Task objective: Do any lines in the data below contain "handed"? If so, copy every one of them.

>> BEGIN Material supplied

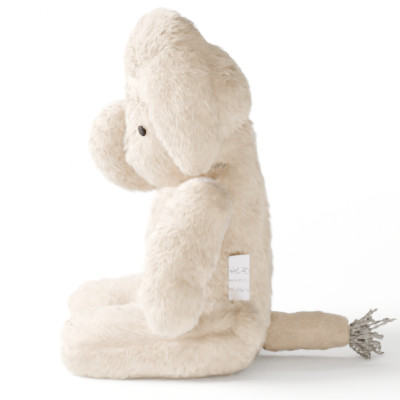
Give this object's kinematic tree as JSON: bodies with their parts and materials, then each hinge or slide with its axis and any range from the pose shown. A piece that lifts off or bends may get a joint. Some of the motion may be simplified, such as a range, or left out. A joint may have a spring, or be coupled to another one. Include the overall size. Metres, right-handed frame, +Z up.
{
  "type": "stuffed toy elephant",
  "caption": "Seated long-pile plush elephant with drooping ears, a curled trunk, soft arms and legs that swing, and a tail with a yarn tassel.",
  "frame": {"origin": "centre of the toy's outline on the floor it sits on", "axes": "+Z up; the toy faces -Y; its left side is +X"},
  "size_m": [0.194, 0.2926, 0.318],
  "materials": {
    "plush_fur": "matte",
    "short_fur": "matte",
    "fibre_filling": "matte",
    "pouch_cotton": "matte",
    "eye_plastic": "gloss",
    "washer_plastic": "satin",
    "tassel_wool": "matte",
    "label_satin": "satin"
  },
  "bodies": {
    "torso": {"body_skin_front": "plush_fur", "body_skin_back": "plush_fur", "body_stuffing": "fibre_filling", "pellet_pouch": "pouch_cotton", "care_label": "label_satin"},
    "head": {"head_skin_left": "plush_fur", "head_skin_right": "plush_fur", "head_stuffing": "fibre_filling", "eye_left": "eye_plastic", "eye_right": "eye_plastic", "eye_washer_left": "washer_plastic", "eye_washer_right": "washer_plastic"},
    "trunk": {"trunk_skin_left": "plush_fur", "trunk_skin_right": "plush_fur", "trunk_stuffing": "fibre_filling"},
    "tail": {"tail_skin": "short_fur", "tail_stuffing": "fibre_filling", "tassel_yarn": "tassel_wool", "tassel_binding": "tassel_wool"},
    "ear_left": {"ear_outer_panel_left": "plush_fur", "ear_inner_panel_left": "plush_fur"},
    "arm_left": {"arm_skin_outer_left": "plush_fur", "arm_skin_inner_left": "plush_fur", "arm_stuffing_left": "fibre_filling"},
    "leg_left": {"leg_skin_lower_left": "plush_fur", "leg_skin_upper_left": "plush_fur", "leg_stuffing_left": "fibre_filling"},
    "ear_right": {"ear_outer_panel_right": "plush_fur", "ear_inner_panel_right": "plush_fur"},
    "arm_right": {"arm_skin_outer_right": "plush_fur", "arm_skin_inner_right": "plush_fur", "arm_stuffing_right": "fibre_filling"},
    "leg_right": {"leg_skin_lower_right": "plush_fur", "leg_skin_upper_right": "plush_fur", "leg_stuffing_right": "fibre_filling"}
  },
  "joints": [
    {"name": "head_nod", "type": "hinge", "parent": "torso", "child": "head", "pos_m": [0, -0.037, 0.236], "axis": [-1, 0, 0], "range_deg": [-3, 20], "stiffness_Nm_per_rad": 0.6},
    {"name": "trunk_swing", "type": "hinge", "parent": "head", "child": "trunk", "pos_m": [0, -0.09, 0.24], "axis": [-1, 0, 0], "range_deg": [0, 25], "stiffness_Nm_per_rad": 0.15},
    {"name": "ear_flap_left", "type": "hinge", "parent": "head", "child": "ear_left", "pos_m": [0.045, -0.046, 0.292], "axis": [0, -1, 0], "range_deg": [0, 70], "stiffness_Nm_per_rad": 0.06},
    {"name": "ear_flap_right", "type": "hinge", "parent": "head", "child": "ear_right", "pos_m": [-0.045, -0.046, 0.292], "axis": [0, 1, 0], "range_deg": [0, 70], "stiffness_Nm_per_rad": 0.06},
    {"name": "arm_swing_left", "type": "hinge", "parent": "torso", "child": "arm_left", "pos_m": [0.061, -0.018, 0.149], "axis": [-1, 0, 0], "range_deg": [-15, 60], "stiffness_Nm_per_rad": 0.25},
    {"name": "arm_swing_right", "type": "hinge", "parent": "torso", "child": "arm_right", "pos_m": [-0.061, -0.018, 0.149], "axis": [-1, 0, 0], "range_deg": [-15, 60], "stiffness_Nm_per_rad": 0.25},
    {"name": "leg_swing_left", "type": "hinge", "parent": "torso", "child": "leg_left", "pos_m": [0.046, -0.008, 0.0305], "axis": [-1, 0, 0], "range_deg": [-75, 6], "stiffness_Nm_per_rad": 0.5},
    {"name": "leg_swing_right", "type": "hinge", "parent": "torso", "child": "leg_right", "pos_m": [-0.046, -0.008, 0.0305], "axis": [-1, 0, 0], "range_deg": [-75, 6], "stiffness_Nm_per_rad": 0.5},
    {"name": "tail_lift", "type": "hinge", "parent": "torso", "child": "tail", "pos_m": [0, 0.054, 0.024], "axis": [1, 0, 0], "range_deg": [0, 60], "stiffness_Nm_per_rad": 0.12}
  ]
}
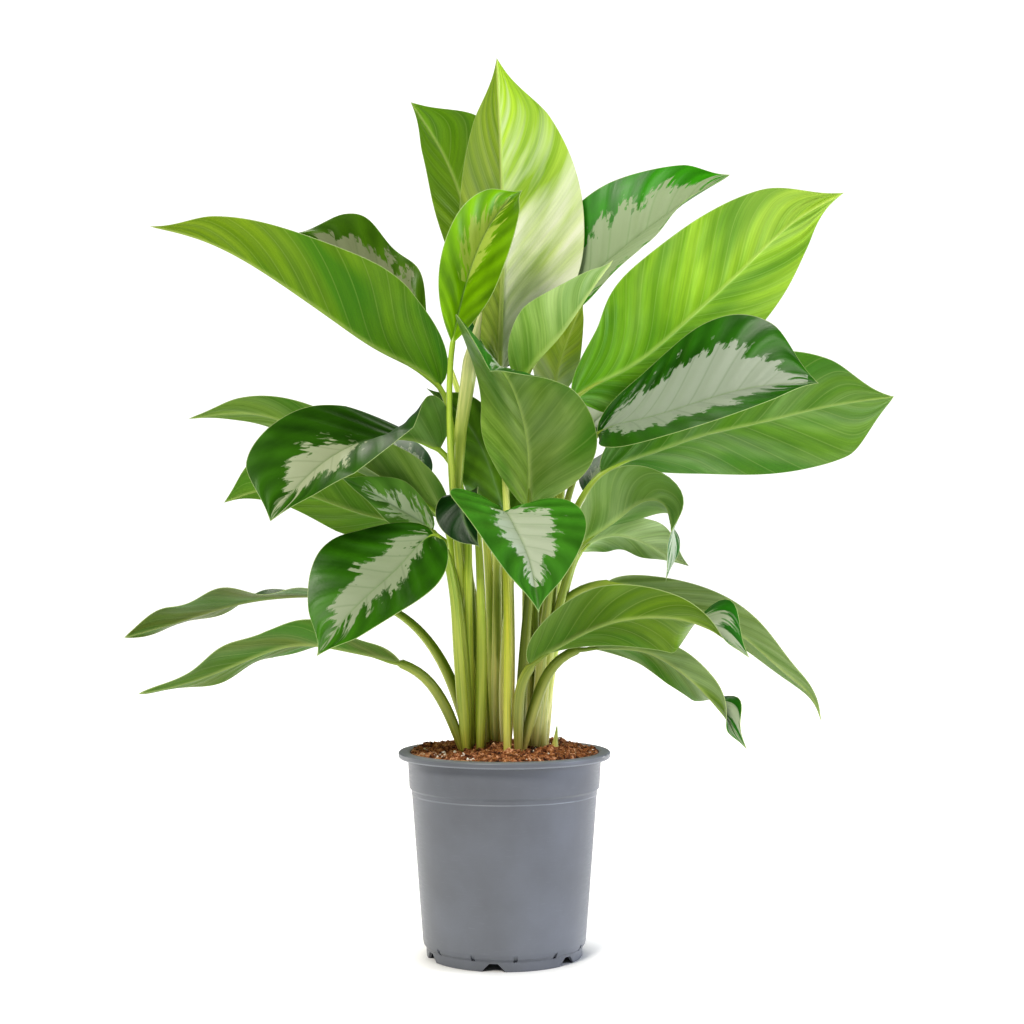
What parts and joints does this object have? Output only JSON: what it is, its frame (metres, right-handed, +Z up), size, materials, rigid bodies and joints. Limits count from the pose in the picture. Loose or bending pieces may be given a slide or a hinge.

>> END Material supplied

The reply:
Give this object's kinematic tree as JSON: bodies with their parts and materials, then each hinge or slide with its axis and any range from the pose shown. A piece that lifts off or bends may get a joint. Some of the motion may be simplified, such as a range, or left out. A joint may have a spring, or be coupled to another one. Include the overall size. Metres, right-handed frame, +Z up.
What parts and joints does this object have? Output only JSON: what it is, its frame (metres, right-handed, +Z up), size, materials, rigid bodies and joints. Limits count from the pose in the picture. Loose or bending pieces may be given a slide or a hinge.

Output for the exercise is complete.